Годунов сказал с гордостью на лице и в голосе:
– Позорят его, сыроядцем величают, а того не возьмут в толк, что своею жизнью и смертью Григорий Лукьяныч пример любви к родине показал. Первый взошел на немецкую крепостную стену, бился до последней капли крови. Пал, как честный, бесстрашный воин. Его смерть охрабрила войско – и крепость была взята. Я слышал злоречие и хихикание даже и по сему случаю. Опричнины не стало, государь, но верных, преданных тебе людей не убавилось, а стало еще больше. Опричные люди не без пользы для царства жили... Малюта убит, но он вырвал с корнем измену...
– А ежели Божья воля явится убрать и меня?! – заговорил царь. – То-то шуму будет! И многие из моих ближних вельмож отрекутся от меня... И никаких благих дел моих не почтут добрым словом. И, как сказано у пророка Ездры: «Возгласят „аминь!“ и, поднявши руки кверху, припадут к земле и поклонятся Господу!» Будут благодарить его, что убрал неугодного им царя. Подойди!
Годунов приблизился к царю.
Царь притянул его за руку к себе:
– Наклонись! А царевич Иван как?! – прошептал он ему на ухо. – Не замечал ли чего? Не шатается ли?!

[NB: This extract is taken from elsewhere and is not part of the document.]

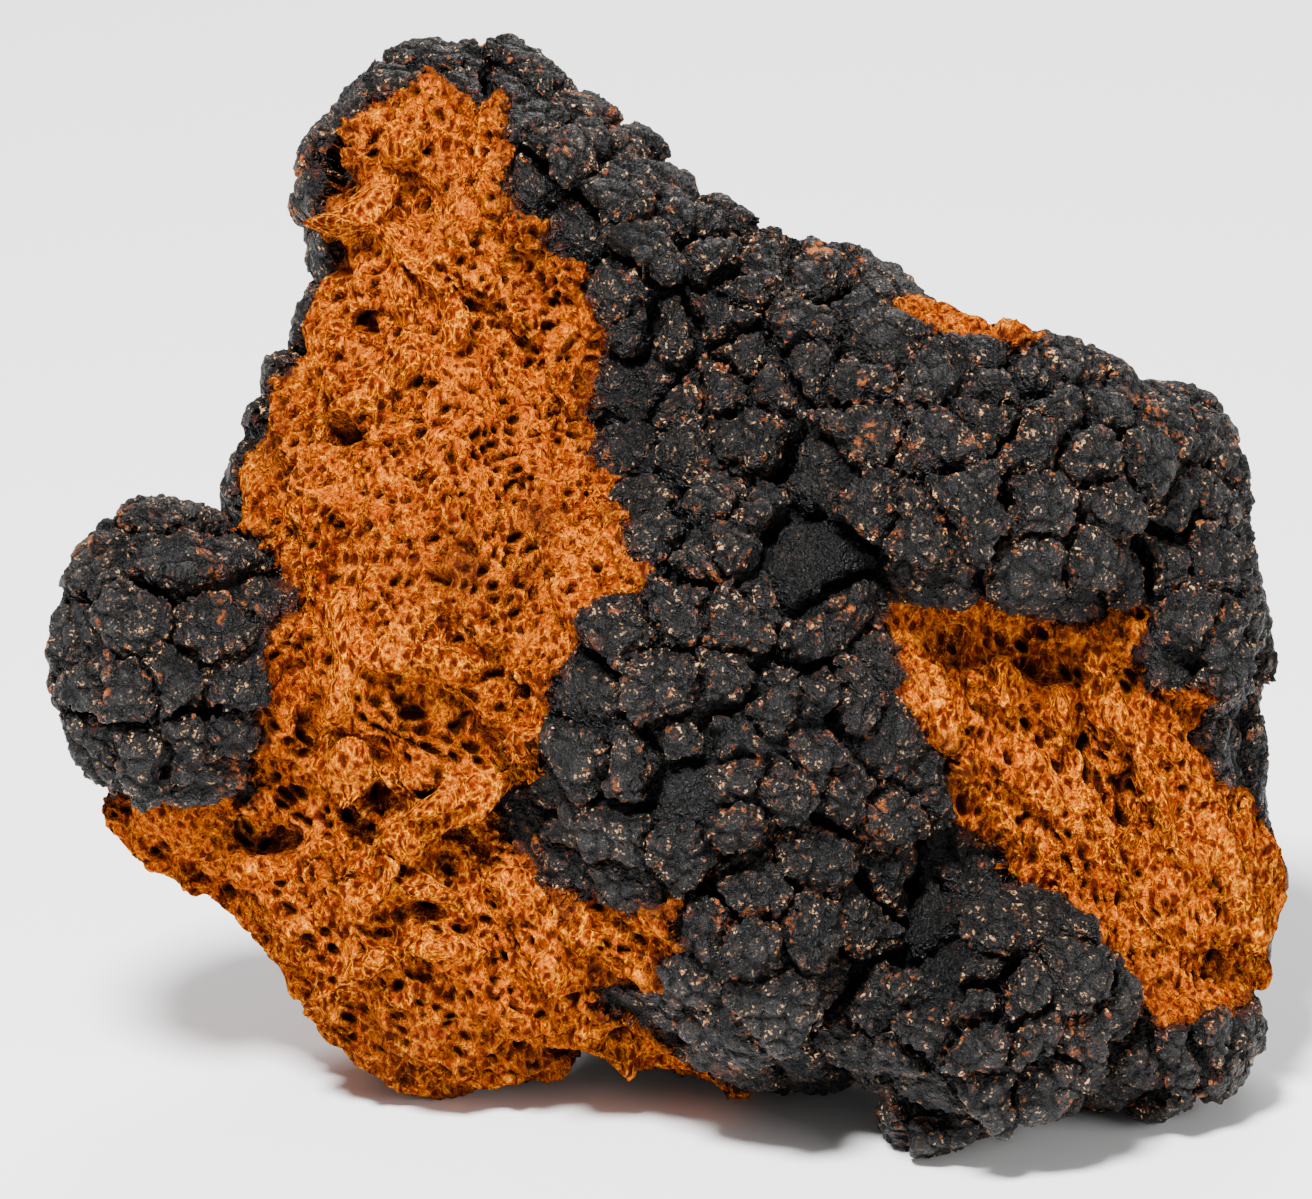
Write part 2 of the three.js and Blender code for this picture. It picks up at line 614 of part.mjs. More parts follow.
// Crust or flesh by the nearest site, for the colours
function colourAt(point) {
  return nearestSite(sites, point, ['plate', 'spot']).site.kind === 'plate' ? CRUST_COLOUR : FLESH_COLOUR;
}

function sketchPoint(x, y, z) {
  const lean = THREE.MathUtils.degToRad(LEAN_DEG);
  const up = y * Math.sin(lean) + z * Math.cos(lean);
  const near = z * Math.sin(lean) - y * Math.cos(lean);
  return new THREE.Vector3(x + SKETCH_MIDDLE.x, SKETCH_MIDDLE.y - up, near);
}

const shape = rested.getMesh();
const geometry = new THREE.BufferGeometry();
geometry.setAttribute('position', new THREE.BufferAttribute(new Float32Array(shape.vertProperties), 3));
geometry.setIndex(new THREE.BufferAttribute(new Uint32Array(shape.triVerts), 1));
const colours = [];
const places = geometry.attributes.position;
for (let index = 0; index < places.count; index += 1) {
  const colour = colourAt(sketchPoint(places.getX(index), places.getY(index), places.getZ(index)));
  colours.push(colour.r, colour.g, colour.b);
}
geometry.setAttribute('color', new THREE.Float32BufferAttribute(colours, 3));
geometry.computeBoundingBox();
const middle = geometry.boundingBox.getCenter(new THREE.Vector3());
geometry.translate(-middle.x, -middle.y, -geometry.boundingBox.min.z);
geometry.computeVertexNormals();

const material = new THREE.MeshStandardMaterial({
  color: 0xffffff,
  vertexColors: true,
  flatShading: true,
  roughness: 0.85,
  metalness: 0,
});
const conk = new THREE.Mesh(geometry, material);
conk.name = 'chaga_conk';

const model = new THREE.Group();
model.add(conk);

export default model;
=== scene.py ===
import math

import bpy
import numpy as np
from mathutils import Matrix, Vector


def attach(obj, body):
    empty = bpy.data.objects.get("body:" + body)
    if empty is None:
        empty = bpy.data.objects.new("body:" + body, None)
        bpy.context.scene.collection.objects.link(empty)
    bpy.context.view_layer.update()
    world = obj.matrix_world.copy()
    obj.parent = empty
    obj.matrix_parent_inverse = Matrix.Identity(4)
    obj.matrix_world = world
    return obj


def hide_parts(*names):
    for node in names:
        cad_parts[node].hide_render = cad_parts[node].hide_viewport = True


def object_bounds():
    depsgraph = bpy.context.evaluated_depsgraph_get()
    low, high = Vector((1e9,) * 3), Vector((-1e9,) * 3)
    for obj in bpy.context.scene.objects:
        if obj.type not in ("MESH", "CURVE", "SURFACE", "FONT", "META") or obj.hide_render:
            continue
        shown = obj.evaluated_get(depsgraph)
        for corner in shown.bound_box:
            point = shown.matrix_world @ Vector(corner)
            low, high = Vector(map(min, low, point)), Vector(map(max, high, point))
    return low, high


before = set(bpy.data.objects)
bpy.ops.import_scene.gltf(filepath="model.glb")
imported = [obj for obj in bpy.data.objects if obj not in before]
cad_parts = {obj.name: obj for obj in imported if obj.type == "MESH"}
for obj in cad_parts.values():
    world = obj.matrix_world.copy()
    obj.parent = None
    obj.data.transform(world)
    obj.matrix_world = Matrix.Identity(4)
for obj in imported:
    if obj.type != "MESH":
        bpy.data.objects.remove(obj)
cad_low, cad_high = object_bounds()

# Sketch measures are in mm as the chunk is seen from its front, a little from
# above: x from its left edge, y down from its top, t towards the viewer.

# Overall stance
LEAN = math.radians(19)
SKETCH_MIDDLE = (66, 60)
REST_HEIGHT = -47.6

# Crust and flesh
BLEND = 6
CARVE_BLEND = 4
PLATE_CAP = 1.2
PLATE_TILT = 0.1
NARROW_CRACK = (0.55, 1.5)
WIDE_CRACK = (1.5, 3.5)
RIM_WEAR = 1.0
PLATE_ROUNDING = (1.1, 2.8)
HIDDEN_CRACK_SHARE = 0.45
HIDDEN_PLATE_SPACING = 9.4
HIDDEN_BLOCK_SIZE = 22
HIDDEN_TRIES = 1500
FOLD_HEIGHT = 0.8
KNOT_HEIGHT = 0.9

# Fineness of the surface, in mm
FRONT_STEP = 0.365
BACK_STEP = 0.8
SEAM_AT = -6.5
PIECE_LIMIT = 172000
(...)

Годунов ответил не сразу. Задумался.
– Ну, ну! – нетерпеливо дернул его за рукав царь. Щеки Бориса коснулось горячее дыхание царя.
– Нет, великий государь, ничего не замечал. Я – малый чин перед лицом государевой семьи. Мне ли судить?! И думать я боюсь о том. Молю тебя, великий государь, не спрашивай меня о детях своих.
– Полно! Не хитри! Ты что-то знаешь?! А?!
– Ничего, милостивый батюшка государь, не ведаю.
– А я слышал, будто и он против меня... И будто осуждает меня за неудачи в Литве. Так ли это?
– Не слыхал я того... Мню я – умышление то злых, неверных людей. У многих на языке мед, а под языком лед. Прости меня, великий государь, не пытай! – Годунов опустился на колени. – Мне ли судить о том?!